Producers asking the public to “take it on blind faith” can be a problem, says Seattle Times critic Misha Berson, “if you’re going to put it in front of people and charge not-insubstantial ticket prices.”
Chicago is probably the leading tryout town in the United States; Jones says the city sees three or four shows destined for New York each season. Before working for the Tribune, he reviewed for Variety.
“With all due modesty, no one’s seen more out-of-town tryouts than me,” Jones says. “Egos can be tense. A lot is riding on it. Producers don’t know what they have, creative teams may not be on the same page. All kinds of stuff comes down.”
Chicago is where the 2011 “Addams Family” musical starring Nathan Lane and Bebe Neuwirth first began to look like a ruin as a new director came on and the score was overhauled. “It’s show business,” Jones says.
That said, he’s in no rush to judge.
“Ultimately, this is an old-fashioned gentlemen’s agreement,” Jones says of the preview period and waiting to review. “You want to have respect for the fact that these shows do need a bit of time before an audience. That is part of the process.”

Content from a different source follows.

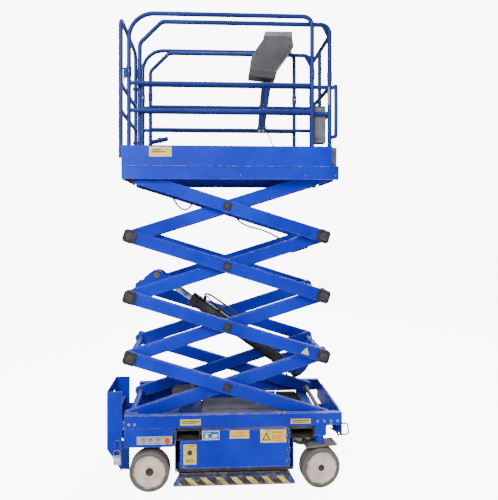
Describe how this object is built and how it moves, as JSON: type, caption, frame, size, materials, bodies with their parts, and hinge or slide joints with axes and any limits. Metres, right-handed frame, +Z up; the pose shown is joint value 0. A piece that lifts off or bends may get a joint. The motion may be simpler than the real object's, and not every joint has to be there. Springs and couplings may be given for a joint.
{
  "type": "scissor lift",
  "caption": "Electric scissor lift: stacked crossed arms raised by a hydraulic cylinder, on a wheeled chassis, carrying a railed platform with a roll-out deck and a gate.",
  "frame": {"origin": "on the ground, under the middle of the machine's overall length and width", "axes": "+X to the front, where the steered wheels and the roll-out end are; +Z up; the near side is -Y"},
  "size_m": [1.9398, 0.7982, 3.736],
  "materials": {
    "blue_paint": "gloss, worn",
    "rail_paint": "satin",
    "dark_steel": "satin",
    "grey_steel": "satin",
    "black_paint": "satin",
    "chrome_rod": "polished",
    "cream_paint": "matte",
    "solid_tyre": "matte",
    "deck_plate": "satin",
    "grey_cover": "matte",
    "switch_plate": "satin",
    "red_button": "gloss",
    "guard_paint": "satin, worn",
    "battery_case": "matte",
    "cable_sheath": "matte"
  },
  "bodies": {
    "chassis": {"chassis_frame": "blue_paint", "fork_pocket_rear": "dark_steel", "fork_pocket_front": "dark_steel", "battery_pack": "battery_case", "power_unit": "battery_case", "tray_cover": "grey_cover", "front_end_plate": "blue_paint", "entry_ladder": "blue_paint", "ground_control_plate": "switch_plate", "emergency_stop_button": "red_button", "rear_axle": "dark_steel", "front_axle": "blue_paint", "side_panel_near": "blue_paint", "side_panel_far": "blue_paint"},
    "inner_arms_1": {"inner_frame_1": "blue_paint"},
    "outer_arms_1": {"outer_arm_1_near": "blue_paint", "outer_arm_1_far": "blue_paint", "lower_roller_shaft": "dark_steel"},
    "inner_arms_2": {"inner_frame_2": "blue_paint"},
    "outer_arms_2": {"outer_arm_2_near": "blue_paint", "outer_arm_2_far": "blue_paint"},
    "inner_arms_3": {"inner_frame_3": "blue_paint"},
    "outer_arms_3": {"outer_arm_3_near": "blue_paint", "outer_arm_3_far": "blue_paint"},
    "inner_arms_4": {"inner_frame_4": "blue_paint"},
    "outer_arms_4": {"outer_arm_4_near": "blue_paint", "outer_arm_4_far": "blue_paint"},
    "cylinder_barrel": {"lift_cylinder_barrel": "black_paint"},
    "cylinder_rod": {"lift_cylinder_rod": "chrome_rod"},
    "platform": {"platform_deck": "blue_paint", "upper_pivot_shaft": "dark_steel", "toe_board_near": "blue_paint", "toe_board_far": "blue_paint", "main_guardrail_near": "rail_paint", "main_guardrail_far": "rail_paint"},
    "extension": {"extension_deck": "deck_plate", "extension_guardrail_near": "rail_paint", "extension_guardrail_far": "rail_paint", "front_guardrail": "rail_paint", "control_console": "grey_cover", "console_bracket": "rail_paint", "control_cable": "cable_sheath", "document_box": "grey_cover"},
    "gate": {"entry_gate": "rail_paint"},
    "knuckle_near": {"steering_knuckle_near": "grey_steel"},
    "knuckle_far": {"steering_knuckle_far": "grey_steel"},
    "tie_rod": {"tie_rod": "dark_steel"},
    "rear_wheel_near": {"tyre_rear_near": "solid_tyre", "wheel_rear_near": "cream_paint"},
    "rear_wheel_far": {"tyre_rear_far": "solid_tyre", "wheel_rear_far": "cream_paint"},
    "front_wheel_near": {"tyre_front_near": "solid_tyre", "wheel_front_near": "cream_paint"},
    "front_wheel_far": {"tyre_front_far": "solid_tyre", "wheel_front_far": "cream_paint"},
    "guard_near": {"pothole_guard_near": "guard_paint"},
    "guard_far": {"pothole_guard_far": "guard_paint"},
    "door_near": {"module_door_near": "blue_paint"},
    "door_far": {"module_door_far": "blue_paint"}
  },
  "joints": [
    {"name": "lift", "type": "hinge", "parent": "chassis", "child": "inner_arms_1", "pos_m": [-0.76239, 0, 0.53], "axis": [0, -1, 0], "range_deg": [-12.3, 38.5]},
    {"name": "scissor_1_centre", "type": "hinge", "parent": "inner_arms_1", "child": "outer_arms_1", "pos_m": [-0.01491, 0, 0.76349], "axis": [0, 1, 0], "range_deg": [-24.6, 77]},
    {"name": "scissor_2_front", "type": "hinge", "parent": "inner_arms_1", "child": "outer_arms_2", "pos_m": [0.73257, 0, 0.99697], "axis": [0, 1, 0], "range_deg": [-24.6, 77]},
    {"name": "scissor_2_centre", "type": "hinge", "parent": "outer_arms_2", "child": "inner_arms_2", "pos_m": [-0.01491, 0, 1.23046], "axis": [0, -1, 0], "range_deg": [-24.6, 77]},
    {"name": "scissor_3_rear", "type": "hinge", "parent": "outer_arms_2", "child": "inner_arms_3", "pos_m": [-0.76239, 0, 1.46395], "axis": [0, -1, 0], "range_deg": [-24.6, 77]},
    {"name": "scissor_3_centre", "type": "hinge", "parent": "inner_arms_3", "child": "outer_arms_3", "pos_m": [-0.01491, 0, 1.69744], "axis": [0, 1, 0], "range_deg": [-24.6, 77]},
    {"name": "scissor_4_front", "type": "hinge", "parent": "inner_arms_3", "child": "outer_arms_4", "pos_m": [0.73257, 0, 1.93093], "axis": [0, 1, 0], "range_deg": [-24.6, 77]},
    {"name": "scissor_4_centre", "type": "hinge", "parent": "outer_arms_4", "child": "inner_arms_4", "pos_m": [-0.01491, 0, 2.16441], "axis": [0, -1, 0], "range_deg": [-24.6, 77]},
    {"name": "platform_level", "type": "hinge", "parent": "outer_arms_4", "child": "platform", "pos_m": [-0.76239, 0, 2.3979], "axis": [0, -1, 0], "range_deg": [-12.3, 38.5]},
    {"name": "cylinder_swing", "type": "hinge", "parent": "inner_arms_1", "child": "cylinder_barrel", "pos_m": [0.56435, 0, 0.78728], "axis": [0, 1, 0], "range_deg": [-22.77, 71.23]},
    {"name": "cylinder_stroke", "type": "slide", "parent": "cylinder_barrel", "child": "cylinder_rod", "axis": [-0.8134, 0, 0.5816], "range_m": [-0.1894, 0.5918]},
    {"name": "extension_slide", "type": "slide", "parent": "platform", "child": "extension", "axis": [1, 0, 0], "range_m": [0, 0.9]},
    {"name": "gate_swing", "type": "hinge", "parent": "platform", "child": "gate", "pos_m": [-0.82691, 0.338, 3], "axis": [0, 0, -1], "range_deg": [0, 100]},
    {"name": "steer_near", "type": "hinge", "parent": "chassis", "child": "knuckle_near", "pos_m": [0.70009, -0.33, 0.3], "axis": [0, 0, 1], "range_deg": [-53, 37]},
    {"name": "steer_far", "type": "hinge", "parent": "chassis", "child": "knuckle_far", "pos_m": [0.70009, 0.33, 0.3], "axis": [0, 0, 1], "range_deg": [-53, 37]},
    {"name": "tie_rod_ball", "type": "hinge", "parent": "knuckle_near", "child": "tie_rod", "pos_m": [0.58324, -0.34642, 0.348], "axis": [0, 0, 1], "range_deg": [-37, 53]},
    {"name": "rear_wheel_near_spin", "type": "hinge", "parent": "chassis", "child": "rear_wheel_near", "pos_m": [-0.60691, -0.33, 0.1525], "axis": [0, 1, 0], "continuous": true},
    {"name": "rear_wheel_far_spin", "type": "hinge", "parent": "chassis", "child": "rear_wheel_far", "pos_m": [-0.60691, 0.33, 0.1525], "axis": [0, 1, 0], "continuous": true},
    {"name": "front_wheel_near_spin", "type": "hinge", "parent": "knuckle_near", "child": "front_wheel_near", "pos_m": [0.70009, -0.33, 0.1525], "axis": [-0.1392, 0.9903, 0], "continuous": true},
    {"name": "front_wheel_far_spin", "type": "hinge", "parent": "knuckle_far", "child": "front_wheel_far", "pos_m": [0.70009, 0.33, 0.1525], "axis": [-0.1392, 0.9903, 0], "continuous": true},
    {"name": "guard_near_fold", "type": "hinge", "parent": "chassis", "child": "guard_near", "pos_m": [-0.01491, -0.348, 0.118], "axis": [1, 0, 0], "range_deg": [0, 85]},
    {"name": "guard_far_fold", "type": "hinge", "parent": "chassis", "child": "guard_far", "pos_m": [-0.01491, 0.348, 0.118], "axis": [-1, 0, 0], "range_deg": [0, 85]},
    {"name": "door_near_swing", "type": "hinge", "parent": "chassis", "child": "door_near", "pos_m": [0.46009, -0.378, 0.3], "axis": [0, 0, 1], "range_deg": [0, 100]},
    {"name": "door_far_swing", "type": "hinge", "parent": "chassis", "child": "door_far", "pos_m": [0.46009, 0.378, 0.3], "axis": [0, 0, -1], "range_deg": [0, 100]}
  ],
  "couplings": [
    {"joint": "scissor_1_centre", "follows": "lift", "ratio": 2},
    {"joint": "scissor_2_front", "follows": "lift", "ratio": 2},
    {"joint": "scissor_2_centre", "follows": "lift", "ratio": 2},
    {"joint": "scissor_3_rear", "follows": "lift", "ratio": 2},
    {"joint": "scissor_3_centre", "follows": "lift", "ratio": 2},
    {"joint": "scissor_4_front", "follows": "lift", "ratio": 2},
    {"joint": "scissor_4_centre", "follows": "lift", "ratio": 2},
    {"joint": "platform_level", "follows": "lift", "ratio": 1},
    {"joint": "cylinder_swing", "follows": "lift", "ratio": 1.85},
    {"joint": "cylinder_stroke", "follows": "lift", "m_per_rad": 0.88},
    {"joint": "steer_far", "follows": "steer_near", "ratio": 1},
    {"joint": "tie_rod_ball", "follows": "steer_near", "ratio": -1}
  ]
}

“Previews,” says “If/Then” producer David Stone, “are the best time for the creative team to judge, in front of an audience, what’s working and what’s not. And we are able to make changes based on that.”
The new musical, with music by Kitt and book and lyrics by Yorkey, began performances Nov. 5. (The “What if?” plot follows Menzel’s character through two divergent realities.) On top of eight shows a week, there have been five-hour rehearsal days, except on matinee days. Sections of songs have been cut, new choreography has been added, dialogue has been clarified, and director Michael Grief has rethought some staging. Stone, who also produced “Wicked” (which tried out in San Francisco), says someone who saw the first preview and then saw the show Sunday, when it formally opens, “would notice the differences.”

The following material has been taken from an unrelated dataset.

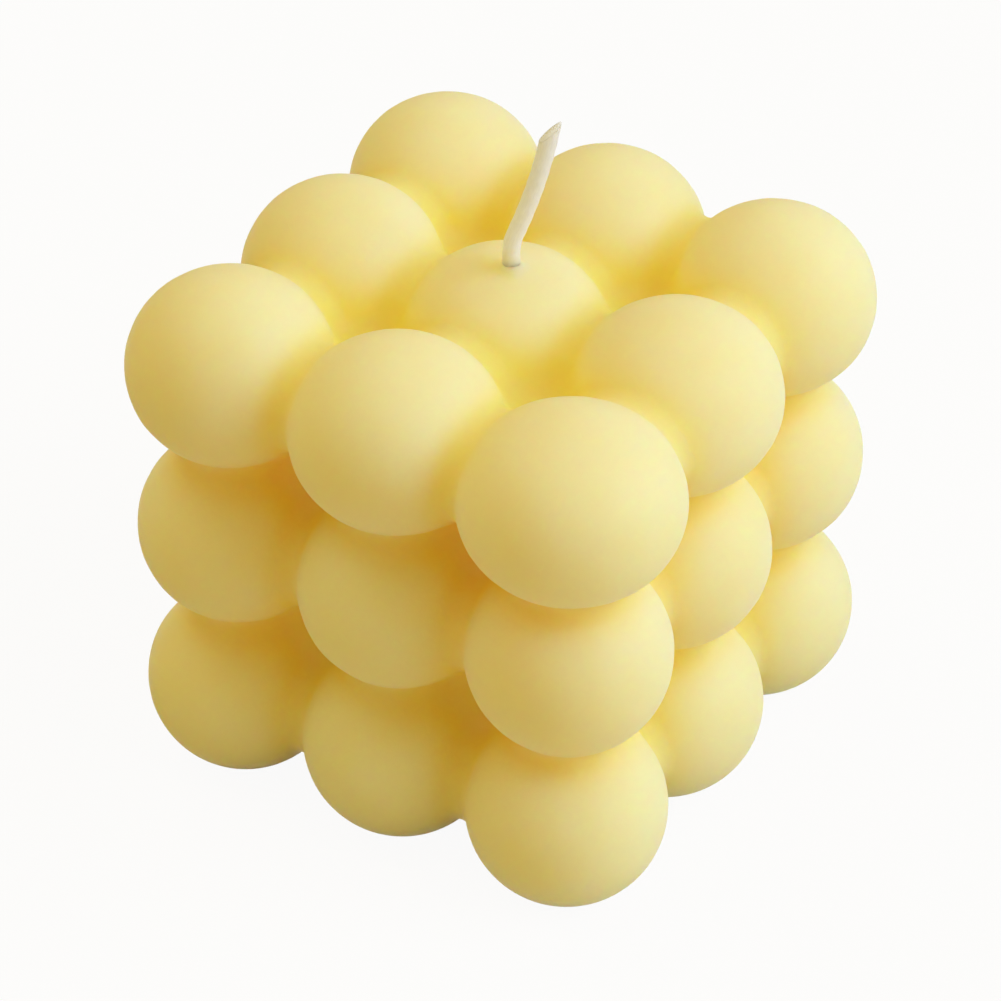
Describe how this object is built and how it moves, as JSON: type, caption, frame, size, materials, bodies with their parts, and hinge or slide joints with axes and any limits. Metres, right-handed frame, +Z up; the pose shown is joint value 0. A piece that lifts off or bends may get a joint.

Like the pre-Broadway revival of “West Side Story” five years ago at the National, “If/Then” is playing for five weeks, with the first three weeks as previews. “You can’t judge fast enough and work fast enough in less than three weeks,” Stone says.
“You need that time,” says Eric Schaeffer, artistic director of Arlington’s Tony-winning Signature Theatre. “The baby doesn’t just come out and start walking automatically.”
Schaeffer directed the 2011 Kennedy Center revival of “Follies” that transferred to New York two years ago, and the 2006 revival of “Mame” that didn’t. “Mame” opened to critics mere days after the first performance, and Marks’s notice in The Post was decidedly reserved. Revisiting the show four weeks later, the musical and its star, Christine Baranski, looked changed.
“ ‘Mame,’ A Whole Month Better,” went the July 1 headline. “Her Mame is more girlish and motherly than a month ago, when the actress appeared preoccupied with getting her high kicks right and negotiating the steps of an unwieldy staircase that is rolled on and off the stage all evening.”
“Confoundingly,” Marks added, “it can be very difficult to gauge when precisely a show is cooked through.”
That may help explain why preview periods can vary substantially with both commercial and nonprofit projects. Locally based nonprofit troupes tend to have their own assembly line processes, and even within a given company, different shows get different time frames to pull themselves together.
The Shakespeare Theatre Company’s upcoming “A Funny Thing Happened on the Way to the Forum” will run for about a week and a half before opening to the press. At Signature, next month’s revival of “Gypsy” is slated for four performances before letting critics in. But Schaeffer will schedule two or three weeks of previews before opening the premiere musical “Beaches” next spring.
“I wish we could do more,” he says from New York, where he’s holding auditions for the 2015 revival of “Gigi” that will try out at the Kennedy Center.
On big Broadway musicals, the variables informing how long to preview include everything from technical difficulties — see the serial crash-landings as “Spider-Man: Turn Off the Dark” tried to untangle itself on Broadway — to basic rewrites and even recasting. “Spider-Man” remains the poster child for abusing the “preview” concept: Producers postponed an opening date so long that critics finally came anyway, reviewing in February 2011 a show that had been playing since late November 2010. (An opening night was finally designated — after a temporary closing, rewrites and firings — in June 2011.)
That’s extreme, though Berson — author of the 2011 book “Something’s Coming, Something Good: ‘West Side Story’ and the American Imagination” — worries that producers increasingly try to keep the potential bad news of reviews at bay until the last minute. That’s a gamble, of course, for shows without the star power and buzz that “If/Then” is demonstrating, but also a potential problem for the critic.
“If you’re writing about something that’s almost past, you’re not doing a service to your reader,” Berson says. “It’s like waiting until a week after the election to report the returns.”
Stone and Schaeffer both say that immediate social media reports are no substitute for reviews, which have traditionally (though not infallibly) helped creators get a sense of what kind of show they have on their hands.
“In social media, it could be someone who’s seen 100 shows, or it could be someone who’s seen two,” Stone says. “With professional critics, you know their broad experience, and how they’re forming opinions.”
In Chicago, Jones says that no more than halfway through the run, the paper will come in to review, even if it means buying a ticket. It hasn’t come to that, though Jones reports there was a little push and shove with Broadway’s current “Big Fish” last spring.
“You can’t treat Chicago like it’s a rehearsal,” Jones says. On the other hand, he doesn’t dispute that time in front of audiences is necessary for creators to work things out.
“In the very early stages of a multimillion-dollar musical, that’s not unreasonable,” Jones says. “And people who buy tickets in the early weeks understand that.”